Our performance focuses on 3 key areas: Growth, Integration, and Transformation. In each one, we offer perspectives and plans based on unique accomplishments and creative, actionable solutions.

Growth

Academic health system growth can occur in a number of ways.

Merging assets can achieve both system growth and improved patient service within the same community.

Example: Two hospitals have an opportunity to merge, unchallenged by the FTC due to the statewide definition of “market.”
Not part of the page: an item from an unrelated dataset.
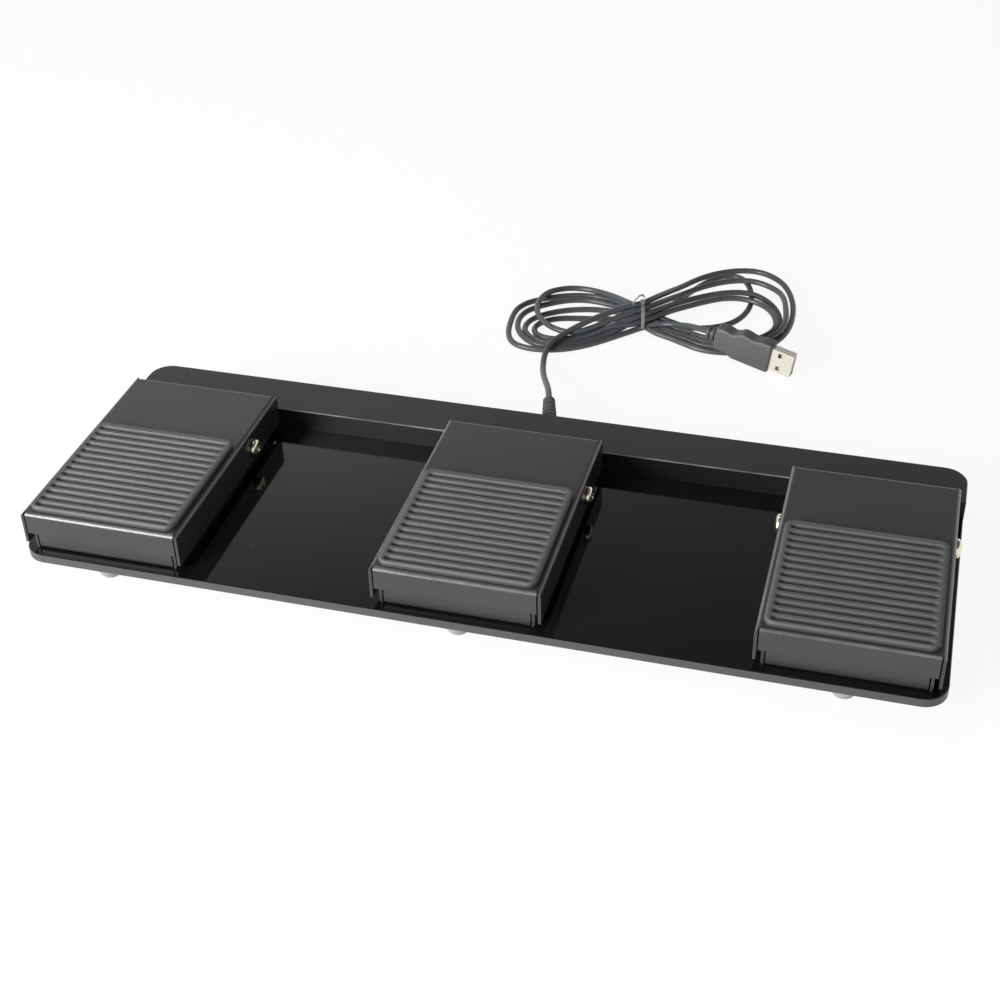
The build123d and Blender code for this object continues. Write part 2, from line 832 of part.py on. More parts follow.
def plug_shell():
    start = plug_length - shell_seat
    end = plug_length + shell_length
    outer = block(
        (start, -shell_width / 2, -shell_thickness / 2),
        (end, shell_width / 2, shell_thickness / 2),
    )
    inner = block(
        (start, -shell_width / 2 + shell_wall, -shell_thickness / 2 + shell_wall),
        (end, shell_width / 2 - shell_wall, shell_thickness / 2 - shell_wall),
    )
    shell = outer - inner
    for side in (-1, 1):
        x = plug_length + shell_window_from_body
        y = side * shell_window_spread / 2
        half = shell_window / 2
        shell -= block((x - half, y - half, -shell_thickness), (x + half, y + half, shell_thickness))
    return shell


def plug_tongue():
    start = plug_length - shell_seat
    half_width = shell_width / 2 - shell_wall
    low = -shell_thickness / 2 + shell_wall
    root = block((start, -half_width, low), (plug_length, half_width, -low))
    end = plug_length + shell_length - tongue_setback
    tongue = block((plug_length, -half_width, low), (end, half_width, low + tongue_thickness))
    return root + tongue


def plug_contacts():
    low = -shell_thickness / 2 + shell_wall + tongue_thickness
    return [
        block(
            (plug_length, y - contact_width / 2, low),
            (plug_length + contact_length, y + contact_width / 2, low + contact_thickness),
        )
        for y in contact_places
    ]


# Cord routes: hand-picked points along the middle of the cord
plug_frame = plug_location()
collar_start = plug_frame.origin - plug_frame.x_dir * collar_length
lead_start = relief_tip + relief_axis * 9
plug_cord_end = collar_start - plug_frame.x_dir * 7
lead_route = [
    tuple(relief_tip),
    tuple(lead_start),
    (-8.6, 114.0, 7.9),
    (-12.9, 126.0, 4.2),
    (-16.0, 137.0, 2.0),
    (-18.0, 146.0, 1.65),
    (-18.3, 153.0, 1.65),
]
plug_route = [
    (waist_exit[0], waist_exit[1], 5.0),
    (waist_exit[0] + 7 * waist_exit_direction[0], waist_exit[1] + 7 * waist_exit_direction[1], 5.0),
    (45.5, 178.6, 8.6),
    tuple(plug_cord_end),
    tuple(collar_start),
]


# Leads from the switches to the board, held in the tray and housing channels
# Each bend is an offset from the start of its stretch
tray_lead_bends = [(-1.5, 10.0, 0.0), (-9.5, 21.0, 0.0)]
tray_lead_ends = [(0.4, -5.0, 0.4), (0.0, 2.5, 0.3)]
left_lead_bends = [(1.5, 5.5, 0.0), (14.0, 6.3, 0.0), (36.0, 4.1, 0.1), (53.0, 5.6, 1.1)]
middle_lead_bends = [(-1.5, 5.0, 0.0), (-12.0, 6.6, 0.2)]
right_lead_bends = [
    (-1.5, 5.5, 0.0),
    (-14.0, 6.1, 0.0),
    (-36.0, 4.1, 0.2),
    (-92.0, 4.7, 0.0),
    (-126.0, 6.3, 0.0),
]
left_board_bend = (-5.0, 0.0, 0.0)
middle_board_bend = (20.0, -0.2, 0.0)
right_board_bend = (19.0, 0.1, -0.4)
inner_cord_board_bend = (13.0, 0.1, 0.2)
inner_cord_bends = [
    (0.0, -5.0, 0.0),
    (-4.3, -10.0, 1.2),
    (-12.8, -9.4, 0.9),
    (-24.8, -5.6, -0.4),
]


def from_start(start, bends):
    return [tuple(start[i] + bend[i] for i in range(3)) for bend in bends]


# The last stretch of a lead: one bend in front of its socket, then the socket's end
def into_socket(end_x, row, bend):
    end = (end_x, housing_middle_y + row * socket_spacing, socket_z)
    return from_start(end, [bend]) + [end]


def lead_to_housing(center):
    floor_z = tray_floor + lead_diameter / 2 + fit_clearance
    start_y = switch_middle_y + terminal_spacing + terminal_width / 2 + fit_clearance
    start = (center + switch_offset, start_y, floor_z)
    tray_end = (center, tray_heel, floor_z)
    return [start] + from_start(start, tray_lead_bends) + from_start(tray_end, tray_lead_ends)


low_z = base_top + lead_diameter / 2 + fit_clearance
left_end = board_left - fit_clearance
right_end = board_right + fit_clearance
housing_leads = {
    "left": from_start((-pedal_pitch, housing_front, low_z), left_lead_bends)
    + into_socket(left_end, 0, left_board_bend),
    "middle": from_start((0, housing_front, low_z), middle_lead_bends)
    + into_socket(right_end, -1, middle_board_bend),
    "right": from_start((pedal_pitch, housing_front, low_z), right_lead_bends)
    + into_socket(right_end, 0, right_board_bend),
}
inner_cord_start = (cord_exit_x, base_width / 2 - housing_wall - relief_flange_thickness, cord_exit_z)
inner_cord_route = [inner_cord_start] + from_start(inner_cord_start, inner_cord_bends)
inner_cord_route += into_socket(right_end, 1, inner_cord_board_bend)


def export_node(name, pieces):
    if not isinstance(pieces, list):
        pieces = [pieces]
    solids = [solid for piece in pieces for solid in piece.solids()]
    export_step(solids[0] if len(solids) == 1 else Compound(children=solids), f"parts/{name}.step")


def write_parts():
    os.makedirs("parts", exist_ok=True)
    export_node("base_plate", base_plate())
    export_node("rubber_feet", rubber_feet())
    export_node("rear_housing", rear_housing())
    tray_screw_tip = tray_floor + fixing_nut_height + 0.4
    housing_screw_tip = base_top + housing_screw_bite
    tray_screws = []
    tray_nuts = []
    pivot_screws = []
    pivot_nuts = []
    pivot_spacers = []
    switch_screws = []
    for name, center in pedal_centers.items():
        place = Pos(center, 0, 0)
        export_node(f"pedal_cover_{name}", place * pedal_cover())
        export_node(f"rubber_pad_{name}", place * rubber_pad())
        export_node(f"pedal_tray_{name}", place * pedal_tray())
        export_node(f"return_spring_{name}", place * return_spring())
        export_node(f"switch_case_{name}", place * switch_case())
        export_node(f"switch_plunger_{name}", place * switch_plunger())
        export_node(f"switch_bracket_{name}", place * switch_bracket())
        for x, y in fixing_spots:
            nut = hexagon_nut(fixing_nut_across_flats, fixing_nut_height, fixing_bore)
            tray_screws.append(countersunk_screw(center + x, y, tray_screw_tip))
            tray_nuts.append(Pos(center + x, y, tray_floor) * nut)
        pivot_screws += [place * piece for piece in on_both_sides(pivot_screw())]
        pivot_nuts += [place * piece for piece in on_both_sides(pivot_nut())]
        pivot_spacers += [place * piece for piece in on_both_sides(pivot_spacer())]
        switch_screws += [place * switch_screw(side) for side in (-1, 1)]
        route = lead_to_housing(center) + housing_leads[name]
        export_node(f"switch_lead_{name}", routed_tube(f"switch_lead_{name}", route, lead_diameter))
    export_node("tray_screws", tray_screws)
    export_node("tray_nuts", tray_nuts)
    export_node("pivot_screws", pivot_screws)
    export_node("pivot_nuts", pivot_nuts)
    export_node("pivot_spacers", pivot_spacers)
    export_node("switch_screws", switch_screws)
    export_node("housing_screws", [countersunk_screw(x, y, housing_screw_tip) for x, y in housing_spots])
    export_node("control_board", control_board())
    export_node("board_screws", [board_screw(x, y) for x, y in board_spots])
    export_node("processor_chip", processor_chip())
    export_node("board_sockets", board_sockets())
    export_node("inner_cord", routed_tube("inner_cord", inner_cord_route, cord_diameter))
    export_node("strain_relief", strain_relief())
    export_node("usb_cord", routed_tube("usb_cord", lead_route, cord_diameter))
    export_node("cord_hank", cord_hank())
    export_node("cord_tie", cord_tie())
    export_node("plug_cord", routed_tube("plug_cord", plug_route, cord_diameter))
    export_node("plug_body", plug_frame * plug_body())
    export_node("plug_shell", plug_frame * plug_shell())
    export_node("plug_tongue", plug_frame * plug_tongue())
    export_node("plug_contacts", [plug_frame * piece for piece in plug_contacts()])


write_parts()
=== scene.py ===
import math

import bmesh
import bpy
from mathutils import Matrix, Vector


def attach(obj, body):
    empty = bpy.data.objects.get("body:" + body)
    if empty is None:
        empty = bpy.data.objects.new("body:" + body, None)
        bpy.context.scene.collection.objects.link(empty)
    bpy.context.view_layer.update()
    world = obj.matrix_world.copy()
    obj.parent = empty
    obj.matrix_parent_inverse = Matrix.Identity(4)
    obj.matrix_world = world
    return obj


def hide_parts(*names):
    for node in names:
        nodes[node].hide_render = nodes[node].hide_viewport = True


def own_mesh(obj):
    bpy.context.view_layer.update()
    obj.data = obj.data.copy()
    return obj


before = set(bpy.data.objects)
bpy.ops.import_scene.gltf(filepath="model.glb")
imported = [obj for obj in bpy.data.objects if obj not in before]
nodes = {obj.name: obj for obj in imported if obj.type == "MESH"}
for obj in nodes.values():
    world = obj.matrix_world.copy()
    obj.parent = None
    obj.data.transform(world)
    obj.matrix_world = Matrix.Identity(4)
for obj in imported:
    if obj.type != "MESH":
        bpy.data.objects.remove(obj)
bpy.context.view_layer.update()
scene = bpy.context.scene
scene.view_settings.view_transform = "Standard"
mm = 0.001
# where the middle of each pedal lies along the base
pedalCenters = {"left": -152.0, "middle": 0.0, "right": 152.0}
sides = tuple(pedalCenters)
print("frame loaded")


# a socket with the sums that the materials need
class Wire:
    def __init__(self, graph, socket):
        self.graph = graph
        self.socket = socket

    def sum(self, operation, *values):
        inputs = {index: value for index, value in enumerate(values)}
        return self.graph.add("ShaderNodeMath", {"operation": operation}, inputs)

    def __add__(self, other):
        return self.sum("ADD", self, other)

    def __radd__(self, other):
        return self.sum("ADD", other, self)

    def __sub__(self, other):
        return self.sum("SUBTRACT", self, other)

    def __rsub__(self, other):
        return self.sum("SUBTRACT", other, self)

    def __mul__(self, other):
        return self.sum("MULTIPLY", self, other)

    def __rmul__(self, other):
        return self.sum("MULTIPLY", other, self)

    def __truediv__(self, other):
        return self.sum("DIVIDE", self, other)

    def __rtruediv__(self, other):
        return self.sum("DIVIDE", other, self)

    def __pow__(self, other):
        return self.sum("POWER", self, other)

    def __abs__(self):
        return self.sum("ABSOLUTE", self)

    def atLeast(self, other):
        return self.sum("MAXIMUM", self, other)

    def atMost(self, other):
        return self.sum("MINIMUM", self, other)


# one way to add any node: its settings first, then its sockets
class Graph:
    def __init__(self, tree):
        self.tree = tree
        tree.nodes.clear()

    def socket(self, sockets, key):
        if isinstance(key, int):
            return sockets[key]
        return next(socket for socket in sockets if socket.name == key and socket.enabled)

    def add(self, kind, settings=None, inputs=None, out=0):
        node = self.tree.nodes.new(kind)
        for key, value in (settings or {}).items():
            if key == "stops":
                self.setStops(node.color_ramp, value)
            else:
                setattr(node, key, value)
        for key, value in (inputs or {}).items():
            target = self.socket(node.inputs, key)
            if isinstance(value, Wire):
                self.tree.links.new(value.socket, target)
            else:
                target.default_value = value
        if not node.outputs:
            return None
        return Wire(self, self.socket(node.outputs, out))

    def setStops(self, ramp, stops):
        while len(ramp.elements) < len(stops):
            ramp.elements.new(0.5)
        for element, (place, color) in zip(ramp.elements, stops):
            element.position = place
            element.color = color

    def axis(self, vector, name):
        return self.add("ShaderNodeSeparateXYZ", inputs={0: vector}, out=name)


def grey(value, warmth=0.0):
    return (value * (1 + warmth), value, value * (1 - warmth), 1.0)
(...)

The completed transaction enabled both hospitals to retain their identity, yet become fully integrated to create one of the largest hospitals in the country at 1544 beds.

Key features

• One hospital/one provider number.
• Complete integration and best practices taken from each partner.
• Service rationalization on two campuses to create centers of excellence and reduced duplication of services and ancillary support technology.
• EPIC implemented to allow the merged entity to create one fully integrated electronic medical record system. Platform for growth, clinical and academic excellence.

Results

• A new enterprise is successfully launched with savings to the healthcare system in excess of $70 million per year with long-term sustainability.

Integration

Integration can realize efficiencies while achieving a care signature and seamless patient experience.

Service lines can offer significant opportunities to enhance integration and build regionally preeminent clinical excellence.
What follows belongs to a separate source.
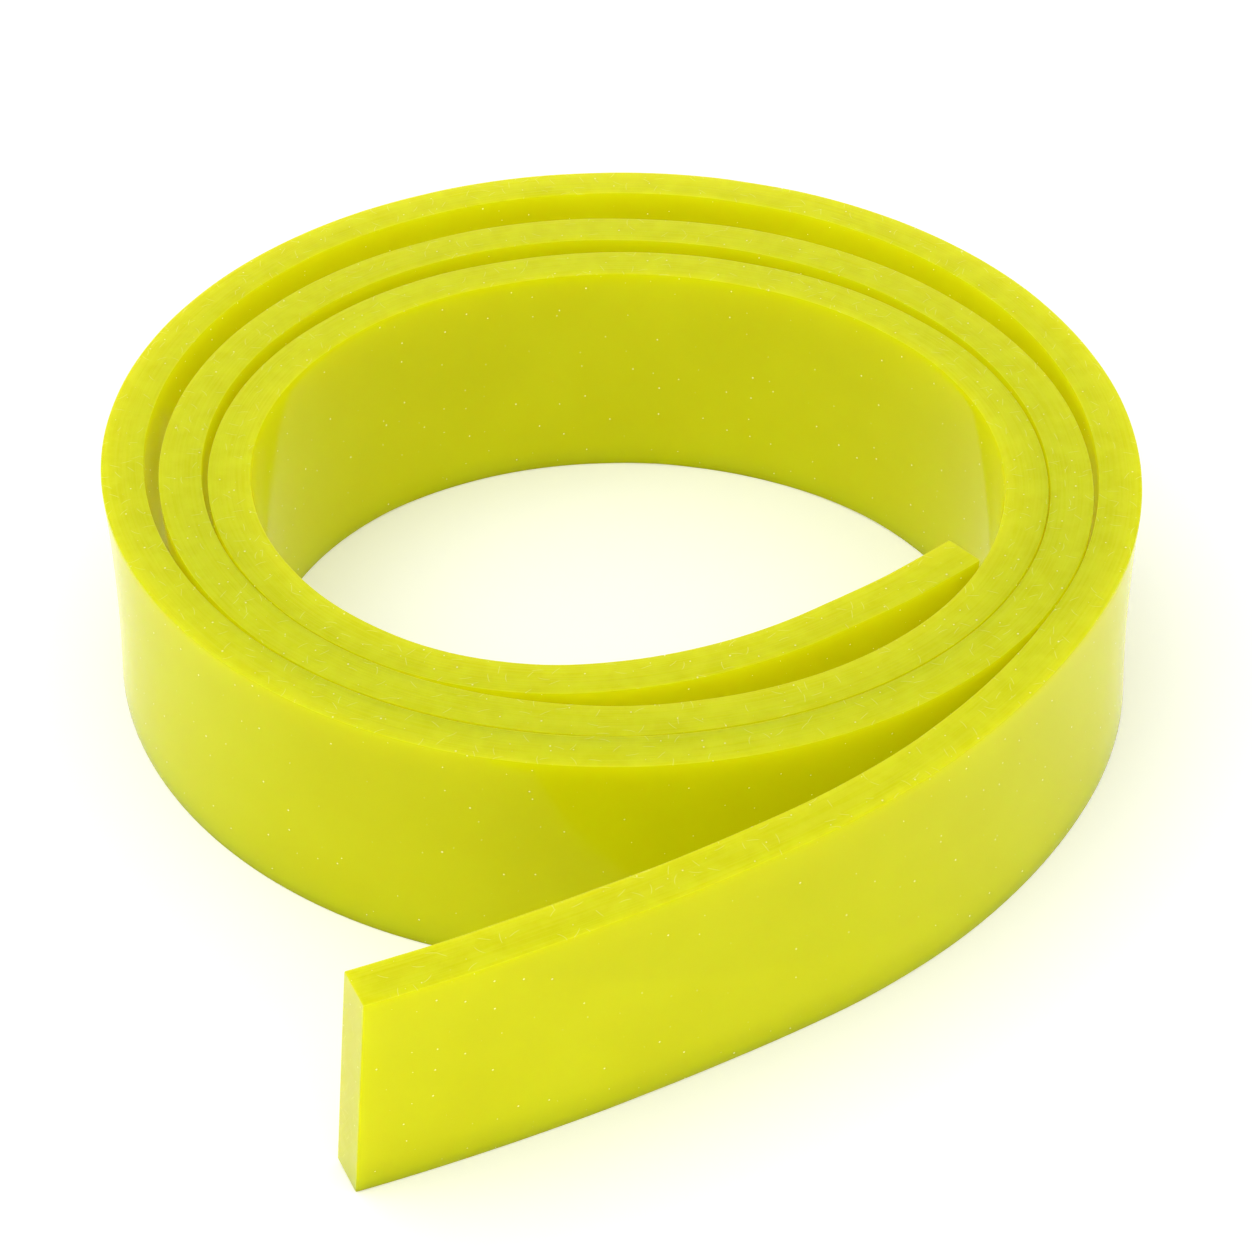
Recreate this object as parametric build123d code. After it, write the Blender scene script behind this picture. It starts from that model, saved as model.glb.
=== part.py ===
from build123d import *
from math import cos, degrees, pi, radians, sin
import os

# A length of polyurethane squeegee blade, moulded flat, slit to width and kept loosely coiled.
# The strip stands on one long cut edge. Seen from above it starts at the free inner end, on the
# right, and runs clockwise through three turns; the last stretch leaves the coil as a free tail.
# Turns that press on each other are drawn a hair apart, so the whole strip is one solid.
# Bearings are degrees clockwise from +X seen from above. Lengths are millimetres.

# Section of the blade
blade_width = 50.0          # height of the standing strip, cut edge to cut edge
blade_thickness = 8.5
turn_clearance = 0.3        # between turns that lie against each other

# Coil, measured on the middle line of the strip
bore_radius = 69.2          # of the slightly oval first turn, as an average
bore_ovality = 3.0          # how far the first turn is stretched along its long axis
bore_long_axis = 8.0        # bearing of that long axis
turn_count = 3

# Inner end: it springs away from the second turn, towards the bore, and its last stretch is straight
inner_end_bearing = 33.0    # where the straight stretch passes into the first turn
inner_end_straight = 14.0
inner_end_lift = 7.8        # widest gap behind it
inner_end_lift_bearing = 51.0
inner_end_lift_rise = 41.0
inner_end_lift_fall = 77.0

# Air pockets where a turn bows off the one inside it
first_pocket_gap = 4.6
first_pocket_bearing = 260.0
first_pocket_rise = 114.0
first_pocket_fall = 112.0
second_pocket_gap = 9.7
second_pocket_bearing = 275.0
second_pocket_rise = 146.0
second_pocket_fall = 108.0

# Tail: it parts from the third turn in a wide bend, then runs out nearly straight
tail_bearing = 25.0
tail_length = 174.7
tail_bend_radius = 154.0
tail_bend_spread = 21.0     # its upper edge bends this much wider than its foot, so it leans out
tail_bend_angle = 31.6
tail_run_radius = 497.0

station_step = 12.0         # bearing between the points that a turn's curve passes through
full_turn = 360.0


def pocket(bearing, gap, middle, rise, fall):
    """Smooth bulge of one air gap: full gap at its middle bearing, none past rise and fall."""
    reach = rise if bearing < middle else fall
    share = (bearing - middle) / reach
    if abs(share) >= 1.0:
        return 0.0
    return gap * (1.0 + cos(pi * share)) / 2.0


def pockets_at(bearing):
    """Air gap between the turn at this running bearing and the turn wound over it."""
    first = pocket(bearing, first_pocket_gap, first_pocket_bearing, first_pocket_rise, first_pocket_fall)
    second = pocket(
        bearing - full_turn, second_pocket_gap, second_pocket_bearing, second_pocket_rise, second_pocket_fall
    )
    return first + second


def coil_radius(bearing):
    """Middle line of the strip: an oval spiral that steps out over every air gap inside it."""
    pitch = blade_thickness + turn_clearance
    oval = bore_ovality * cos(2.0 * radians(bearing - bore_long_axis))
    radius = bore_radius + oval + pitch * bearing / full_turn
    for turn in range(1, turn_count + 1):
        radius += pockets_at(bearing - turn * full_turn)
    lift = pocket(
        bearing, inner_end_lift, inner_end_lift_bearing, inner_end_lift_rise, inner_end_lift_fall
    )
    return radius - lift


def coil_point(bearing):
    radius = coil_radius(bearing)
    return Vector(radius * cos(radians(bearing)), -radius * sin(radians(bearing)))


def coil_tangent(bearing, half_step=0.05):
    """Direction of travel along the strip, from the inner end towards the tail."""
    return (coil_point(bearing + half_step) - coil_point(bearing - half_step)).normalized()


def outward(tangent):
    """Left of the direction of travel, which is away from the bore."""
    return Vector(-tangent.Y, tangent.X)


def face_line(side, level):
    """Edge of one wide face: side -1 faces the bore, +1 faces out; level 0 is the foot, 1 the top."""
    offset = side * blade_thickness / 2.0
    end_bearing = turn_count * full_turn + tail_bearing
    steps = round((end_bearing - inner_end_bearing) / station_step)
    stations = [
        inner_end_bearing + (end_bearing - inner_end_bearing) * step / steps for step in range(steps + 1)
    ]
    turns = Spline(*[coil_point(station) + outward(coil_tangent(station)) * offset for station in stations])
    inner_end = Line((turns @ 0) - coil_tangent(inner_end_bearing) * inner_end_straight, turns @ 0)
    bend_radius = tail_bend_radius + tail_bend_spread * (level - 0.5)
    run_length = tail_length - bend_radius * radians(tail_bend_angle)
    run_angle = degrees(run_length / tail_run_radius)
    bend = JernArc(turns @ 1, coil_tangent(end_bearing), bend_radius + offset, -tail_bend_angle)
    run = JernArc(bend @ 1, bend % 1, tail_run_radius + offset, -run_angle)
    return [inner_end, turns, bend, run]


def blade_outline(level):
    """The strip's whole outline at one level, as a flat face at its height."""
    inner_face = face_line(-1, level)
    outer_face = face_line(1, level)
    inner_end_cut = Line(inner_face[0] @ 0, outer_face[0] @ 0)
    tail_end_cut = Line(inner_face[-1] @ 1, outer_face[-1] @ 1)
    outline = make_face(inner_face + [tail_end_cut] + outer_face + [inner_end_cut])
    return Pos(0, 0, level * blade_width) * outline


def squeegee_blade():
    """The coiled strip, standing on its cut edge with the middle of its footprint at the origin."""
    strip = loft([blade_outline(0.0), blade_outline(1.0)], ruled=True)
    box = strip.bounding_box()
    middle = box.center()
    return Pos(-middle.X, -middle.Y, -box.min.Z) * strip


os.makedirs("parts", exist_ok=True)
blade = squeegee_blade()
blade.label = "squeegee_blade"
export_step(blade, "parts/squeegee_blade.step")
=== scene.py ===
import bpy
import math
from mathutils import Matrix, Vector


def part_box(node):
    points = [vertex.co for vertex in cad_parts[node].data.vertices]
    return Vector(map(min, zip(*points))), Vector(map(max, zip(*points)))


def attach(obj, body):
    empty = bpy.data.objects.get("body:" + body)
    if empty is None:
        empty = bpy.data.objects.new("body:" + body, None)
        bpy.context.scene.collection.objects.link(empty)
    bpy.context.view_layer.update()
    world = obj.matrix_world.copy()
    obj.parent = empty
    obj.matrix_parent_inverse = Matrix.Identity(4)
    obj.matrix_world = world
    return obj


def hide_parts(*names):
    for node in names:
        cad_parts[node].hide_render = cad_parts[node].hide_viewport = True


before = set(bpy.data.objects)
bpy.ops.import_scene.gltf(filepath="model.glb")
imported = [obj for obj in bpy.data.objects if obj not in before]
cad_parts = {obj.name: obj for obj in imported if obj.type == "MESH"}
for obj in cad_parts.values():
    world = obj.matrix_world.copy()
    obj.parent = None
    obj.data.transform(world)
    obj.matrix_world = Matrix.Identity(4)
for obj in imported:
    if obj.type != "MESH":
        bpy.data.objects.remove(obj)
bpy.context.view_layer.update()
scene = bpy.context.scene
scene.view_settings.view_transform = "Standard"

# The blade strip: one length of see-through polyurethane squeegee blade, moulded flat as a sheet,
# slit to width and kept coiled on its cut edge. It winds clockwise from the free inner end through
# three turns, bows off itself at the back, and runs out at the front as a leaning tail.
MM = 0.001
blade_width = 50.0 * MM
blade_thickness = 8.5 * MM
turn_clearance = 0.3 * MM
bore_radius = 69.2 * MM
bore_ovality = 3.0 * MM
bore_long_axis = 8.0
turn_count = 3
inner_end_bearing = 33.0
inner_end_straight = 14.0 * MM
tail_bearing = 25.0
tail_length = 174.7 * MM
tail_bend_radius = 154.0 * MM
tail_bend_spread = 21.0 * MM
tail_bend_angle = 31.6
tail_run_radius = 497.0 * MM
full_turn = 360.0
# width of each air gap, its middle bearing, and how far it reaches before and past that
inner_end_lift = (7.8 * MM, 51.0, 41.0, 77.0)
first_pocket = (4.6 * MM, 260.0, 114.0, 112.0)
second_pocket = (9.7 * MM, 635.0, 146.0, 108.0)
path_step = 2.4 * MM        # between two cross-sections of the finished strip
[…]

An AMC with a regionally prominent surgical cardiac program faced limitations in its ability to provide access to beds and surgical suites.

Our facilitation of a virtual cardiac surgery program was designed and implemented to move moderate complexity cardiac surgery to a network hospital, with mechanisms to share program direction and operating margin.

Key features

• The main cardiac surgical faculty now has access to two sites, with cases of greater complexity managed at the AMC site and moderate complexity at the community-based site.
• Physician leadership, staffing, care protocols and program direction are virtual, spanning both hospital host sites.
• A financial model now incorporates margin sharing as an incentive to achieve the vision of system integration. This model can be replicated in virtually any service line or center of excellence.

Results:

• Care standardization. Better outcomes. A signature patient experience. And, the achievement of an important but elusive goal: System collaboration.

Transformation

A Neurovascular Care Network provides an example of how transformation can result in broad-scale improvements.

Tremendous advances in stroke care are possible if common standards can be employed between system and non-system partners.

In this case, the AMC required a neurovascular diagnosis and treatment network for strokes.

Key features

• A telestroke service employing an electronic bunker with 24/7 stroke neurology coverage.
• The ability to employ telestroke capabilities across geographic areas coupled with an air and ground transport network.
• The AMC telestroke network is available to all hospitals in the state regardless of sponsorship or affiliation.
• Specialty trained neurosurgeons are deployed at key locations with the ability to perform minimally invasive thrombectomies.
• A rapid transfer mechanism provides air and ground transport when a patient needs time-sensitive intervention.

Results

• One standard of care for strokes at any of 13 participating hospitals across the state.
• The ability to deliver better outcomes, a single standard of care, and the effective deployment of limited and expensive resources.